The Honor Flight Network began in 2005 to take World War II veterans to the National World War II Memorial in Washington D.C. at no cost to them. As of 2017, the network has escorted over 200,000 veterans to their memorials. Time is of the essence for our area WWII veterans. According to the Department of Veterans Affairs, an estimated 640 WWII veterans die each day.

Each veteran is also accompanied by a trained volunteer guardian whose mission is to assist the veteran in any way they can—by pushing wheelchairs, carrying belongings, or simply joining in a day full of celebration and reflection. While veterans’ trip costs' are paid for in full, guardians are asked to make a donation of $400 to cover their trip costs. Guardian applications are screened and accepted on a first come first served basis.

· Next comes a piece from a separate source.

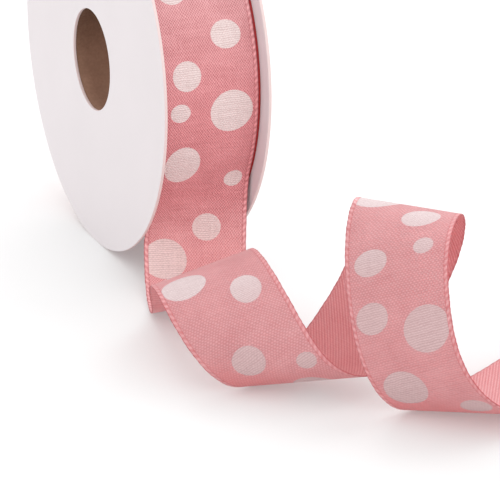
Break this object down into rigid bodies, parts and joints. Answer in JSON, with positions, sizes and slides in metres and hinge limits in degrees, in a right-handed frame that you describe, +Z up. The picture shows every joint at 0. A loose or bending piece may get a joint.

The first trip, Friday, October 12 through Sunday, October 14, will prioritize WWII and terminally ill veterans, with Korean and Vietnam era veterans considered on a space available basis. To apply either as a veteran or a guardian or for more information, visit www.cswvirginiahonorflight.org.

Central and Southwest Virginia Honor Flight is recognized by the Internal Revenue Service as a 501 (c)(3) non-profit organization.  Contributions are tax deductible.

How We Came To Be

Central and Southwest Virginia Honor Flight may only be a few weeks old according to the state of Virginia, but it has been something that has been stirring for quite a while. In order to understand how Central and Southwest Virginia Honor Flight came to be, we have to first jump back to October 2012.  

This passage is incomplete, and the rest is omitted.